И он начал излагать длинную историю о молодом японце, который поступает в университет, чтобы изучить международные отношения, поскольку считает, что способен принести на этом поприще пользу своей стране. Уже на втором курсе у него появляются некоторые сомнения в том, чему его обучают. А закончив университет, этот молодой человек получает первый свой пост в посольстве и сомнений в том, что он разбирается в дипломатии, у него становится гораздо больше — в конце концов, он приходит к выводу, что никто и ничего в международных отношениях не смыслит. Вот тогда-то его и назначают послом!
— А потому, профессор Фейнман, — сказал посол, — когда вы будете в следующий раз приводить примеры того, о чем все говорят, ничего при этом не понимая, не забудьте упомянуть и о международных отношениях!
Замечательно занятный оказался человек, мы с ним долго беседовали. Меня всегда интересовал вопрос — почему в разных странах, у разных народов люди развиваются по-разному.
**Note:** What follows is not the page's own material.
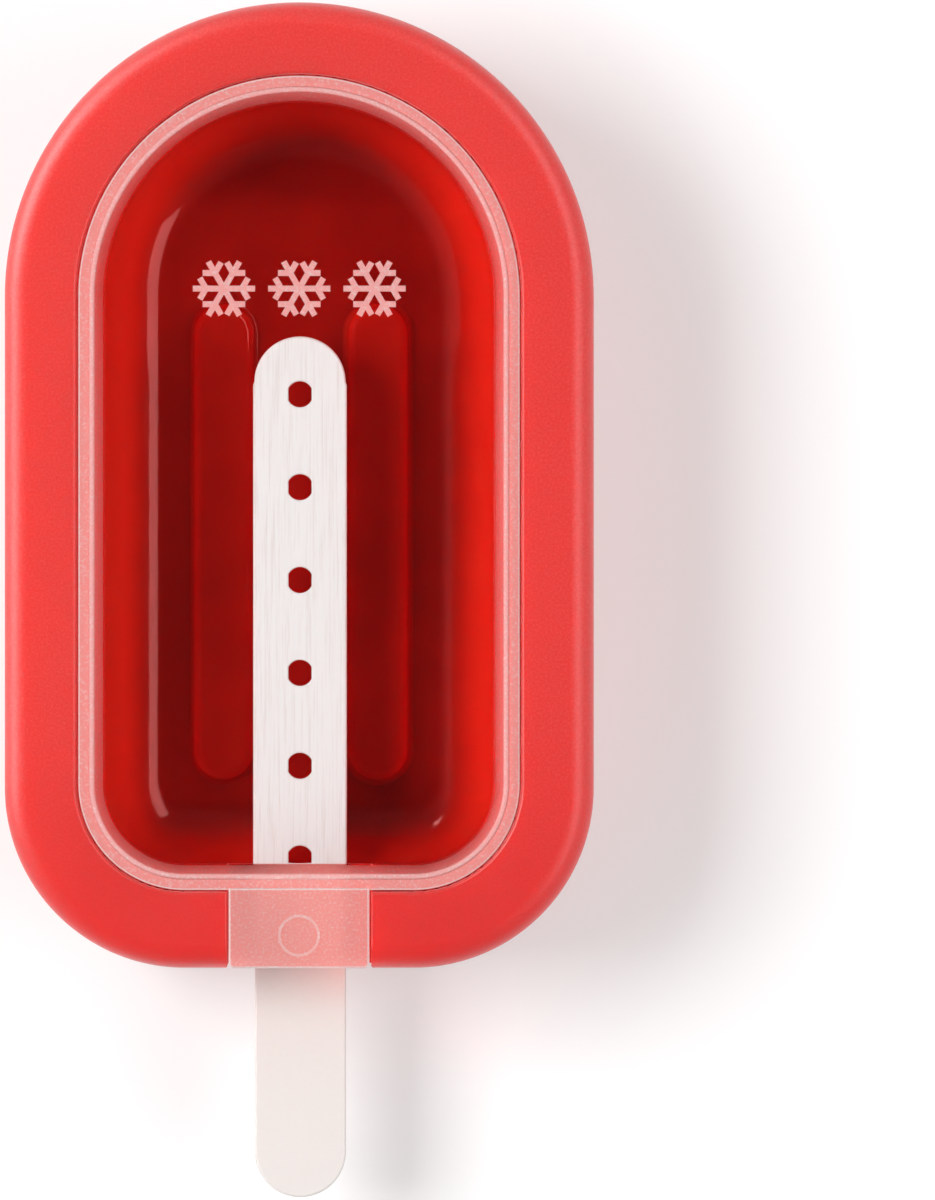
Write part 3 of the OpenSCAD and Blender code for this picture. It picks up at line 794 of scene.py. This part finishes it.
def areaLight(name, place, size, power, mirrored):
    light = bpy.data.lights.new(name, "AREA")
    light.shape = "RECTANGLE"
    light.size, light.size_y = size
    light.energy = power
    obj = bpy.data.objects.new(name, light)
    bpy.context.scene.collection.objects.link(obj)
    obj.location = place
    obj.rotation_euler = (Vector(studio["aim"]) - Vector(place)).to_track_quat("-Z", "Y").to_euler()
    obj.visible_camera = False
    obj.visible_diffuse = not mirrored
    obj.visible_glossy = obj.visible_transmission = mirrored
    if mirrored:
        obj.light_linking.receiver_collection = mirrorsBoxes


def sky():       # pale all round and paler at the sides, dark overhead, white where the camera sees it
    world = bpy.data.worlds.new("studio")
    world.use_nodes = True
    tree = world.node_tree
    tree.nodes.clear()
    up = addNode(tree, "ShaderNodeTexCoord").outputs["Generated"]
    parts = addNode(tree, "ShaderNodeSeparateXYZ", {0: up}).outputs
    away = addNode(tree, "ShaderNodeMath", {0: parts["Y"]}, operation="ABSOLUTE").outputs[0]
    side = addNode(tree, "ShaderNodeMapRange", {"Value": away, "To Min": studio["sides"],
                                                "To Max": studio["ends"]}).outputs[0]
    dim = addNode(tree, "ShaderNodeMapRange", {
        "Value": parts["Z"], "From Min": studio["paleUpTo"], "From Max": studio["darkFrom"],
        "To Min": studio["sky"], "To Max": studio["zenith"]}, interpolation_type="SMOOTHSTEP").outputs[0]
    around = addNode(tree, "ShaderNodeMath", {0: dim, 1: side}, operation="MULTIPLY").outputs[0]
    path = addNode(tree, "ShaderNodeLightPath").outputs
    mirrored = addNode(tree, "ShaderNodeMapRange", {
        "Value": parts["X"], "From Min": -1.0, "To Min": studio["mirroredLeft"],
        "To Max": studio["mirroredRight"]}).outputs[0]
    seen = addNode(tree, "ShaderNodeMix", {"Factor": path["Is Glossy Ray"], "A": 1.0,
                                           "B": mirrored}).outputs["Result"]
    around = addNode(tree, "ShaderNodeMath", {0: around, 1: seen}, operation="MULTIPLY").outputs[0]
    strength = addNode(tree, "ShaderNodeMix", {"Factor": path["Is Camera Ray"], "A": around,
                                               "B": 1.0}).outputs["Result"]
    light = addNode(tree, "ShaderNodeBackground", {"Strength": strength}).outputs[0]
    addNode(tree, "ShaderNodeOutputWorld", {"Surface": light})
    bpy.context.scene.world = world


def camera():                    # straight down, with the mold at the left of the frame
    data = bpy.data.cameras.new("camera")
    data.lens, data.sensor_width, data.clip_end = view["lens"], view["sensor"], view["far"]
    obj = bpy.data.objects.new("camera", data)
    bpy.context.scene.collection.objects.link(obj)
    obj.location = (view["x"], view["y"], bodyHigh.z * mm + view["above"])
    bpy.context.scene.camera = obj


floor()
for name, settings in lights.items():
    areaLight(name, *settings)
sky()
camera()
bpy.context.scene.view_settings.view_transform = "Standard"
print("floor, light and camera set")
И я сказал послу, что одна штука всегда представлялась мне удивительной: каким образом удалось столь быстро превратить Японию в современную, играющую в мире значительную роль страну?
— Какая особенность национального характера позволила японцам добиться этого? — спросил я.
Ответ посла мне очень понравился.
— Не знаю, — сказал он. — Я могу кое-что предполагать, однако в правоте своей не уверен. Японцы считают, что преуспеть в жизни можно только одним способом: нужно, чтобы их дети получали лучшее, чем у них самих, образование; считают, что дети крестьян должны становиться образованными людьми. Поэтому каждая семья очень старается, чтобы ее дети хорошо учились в школе, чтобы они поднимались по общественной лестнице. А из-за этой склонности к постоянной учебе поступающие из внешнего мира новые идеи легко и быстро усваиваются всей системой образования. Возможно, в этом и состоит одна из причин столь стремительного развития Японии.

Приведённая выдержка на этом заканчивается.